III. Assessment of Fine and Costs
Purifoy’s final claim is that the trial court was required to conduct a hearing to determine whether he was indigent before assessing a fine of $500 and court costs of $134 as part of his sentence. It is true that as a general matter, a trial court is required to conduct a hearing to determine whether a convicted person is indigent when imposing a fine and/or court costs. See I.C. §§ 33-19-2-3(a); 35-38-1-18(a). We have held that a separate indigency hearing is not required when a trial court appoints pauper counsel to represent the defendant at trial and to represent him on appeal because these actions indicate an intention by the trial court to find the defendant indigent. Clenna v. State, 782 N.E.2d 1029, 1034 (Ind. Ct. App. 2003).
Here, at the time of sentencing the trial court did determine that Purifoy was indigent for purposes of appointment of pauper appellate counsel. This was sufficient for purposes of imposing a fine and court costs as well. See id. If a defendant is found to be indigent as to the subject of attorney’s fees, then he is also as a matter of law indigent as to any fines and costs that are assessed. Id.

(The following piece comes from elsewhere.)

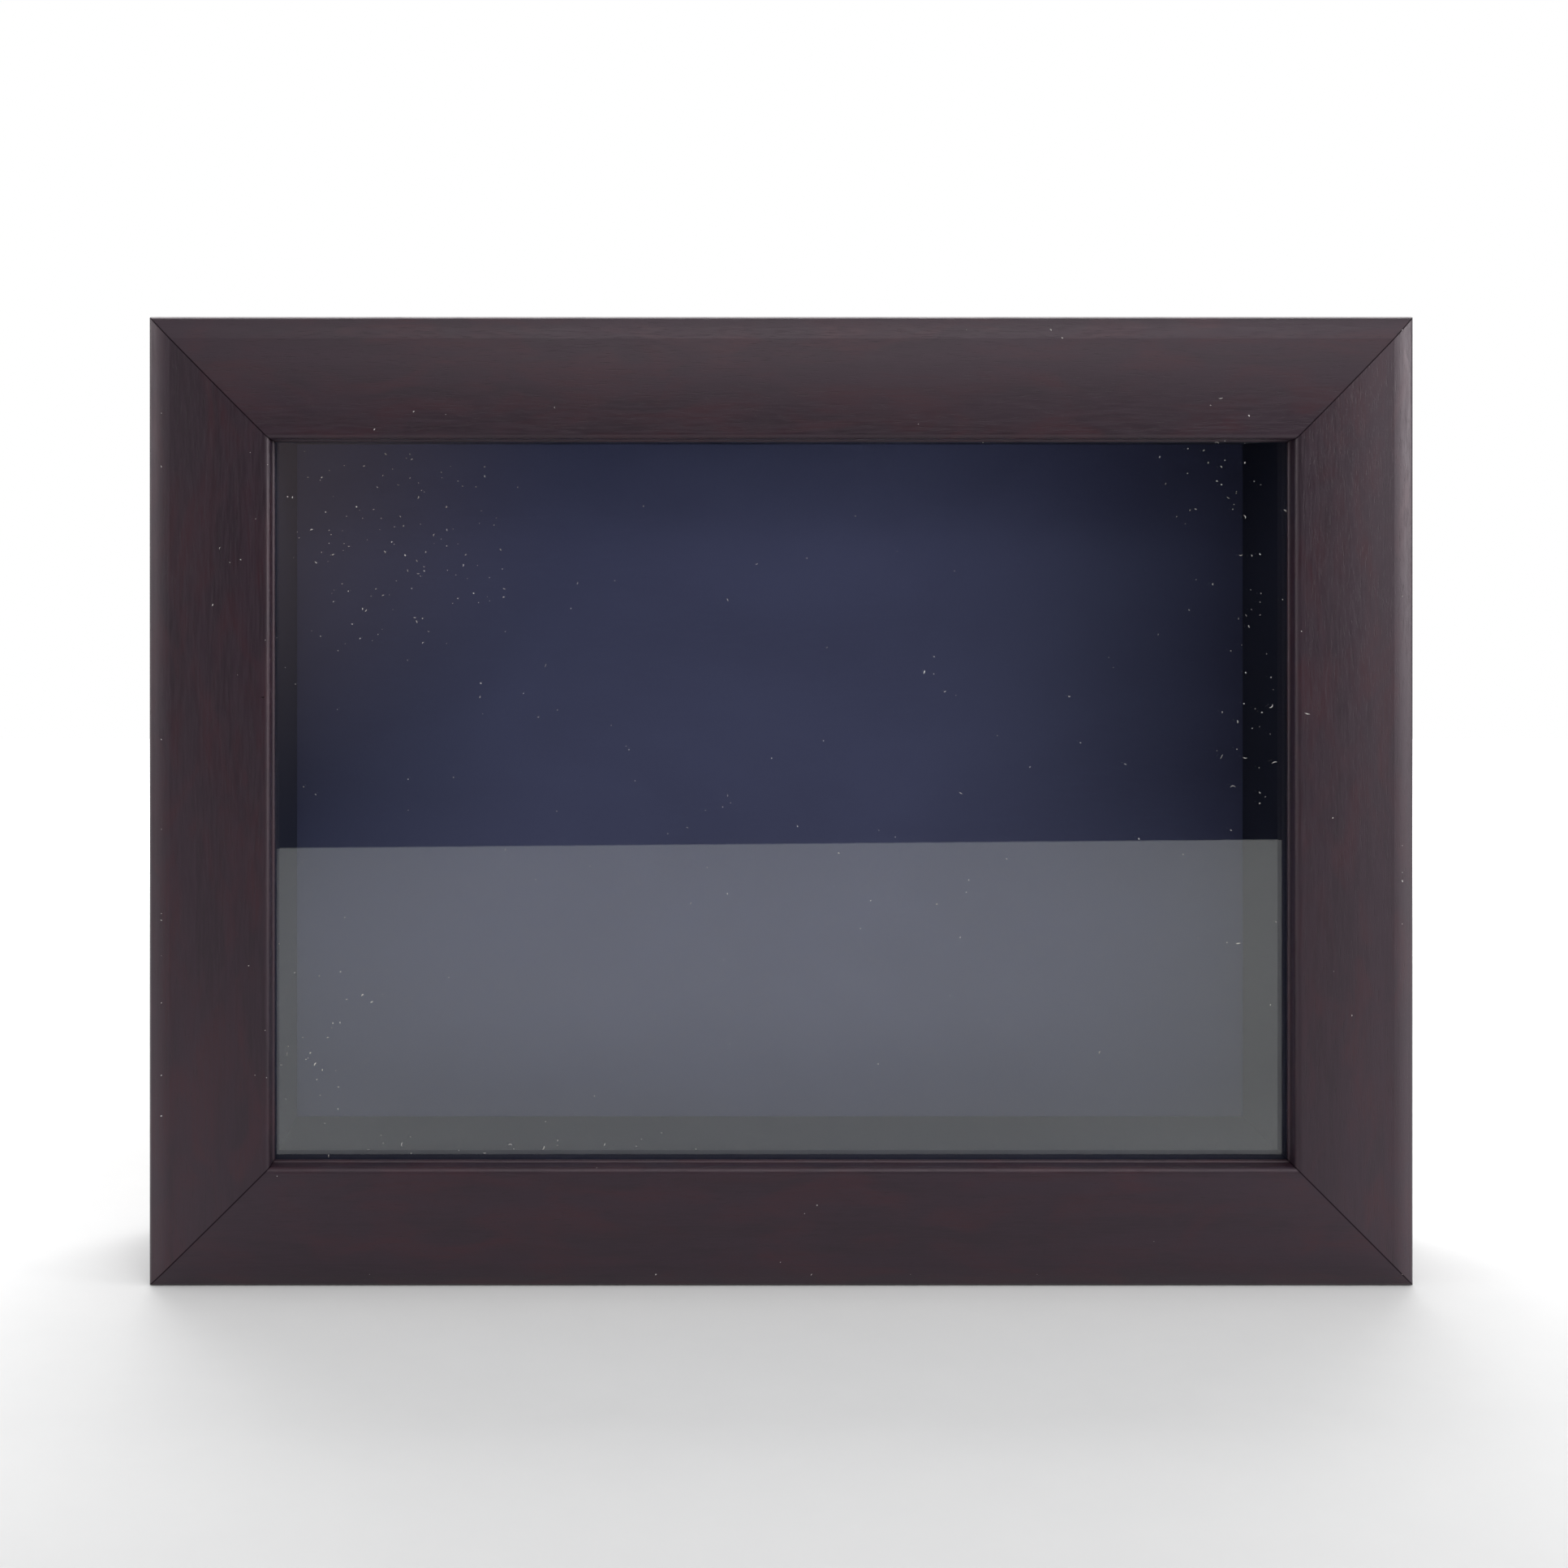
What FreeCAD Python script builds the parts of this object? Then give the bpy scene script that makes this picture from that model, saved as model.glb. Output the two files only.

This finding of indigency also means that Purifoy may not be imprisoned at this time for failure to pay the fine or costs. See Whedon v. State, 765 N.E.2d 1276, 1279 (Ind. 2002). To the extent the trial court’s written sentencing statement does not recite an express prohibition of imprisonment for failure to pay the fine or costs, it did not need to do so. Id. The trial court stated at sentencing that upon the completion of Purifoy’s 363 days of probation, it would evaluate whether he was indigent at that time and would not imprison him for failing to pay the fine and costs if he could not pay them. Specifically, the trial court noted that Purifoy was currently enrolled in a vocational training program and would have a year to find employment and, therefore, he might obtain the ability to pay the fine and costs. This protocol is precisely in keeping with Whedon, which stated that “a defendant’s financial resources are more appropriately determined not at the time of initial sentencing but at the conclusion of incarceration, thus allowing consideration of whether the defendant may have accumulated assets through inheritance or otherwise.” Id. There is no error in the trial court’s imposition of a fine and court costs in this case and delaying a final determination as to Purifoy’s indigency until the completion of his term of probation.
Conclusion
The introduction of allegedly inadmissible hearsay in this case did not constitute fundamental error, and there was sufficient evidence to support Purifoy’s conviction. Additionally, the trial court did not err in imposing a fine and costs against Purifoy as part of his sentence. We affirm.
Affirmed.
MAY, J., concurs.
DARDEN, J., concurs in result.
6
[1] The State asserted in closing argument, and asserts on appeal, that the camera had a value of $500. In fact, there was no trial testimony or evidence as to the camera’s value. McElheny testified that the entire value of everything stolen from his home was $1000.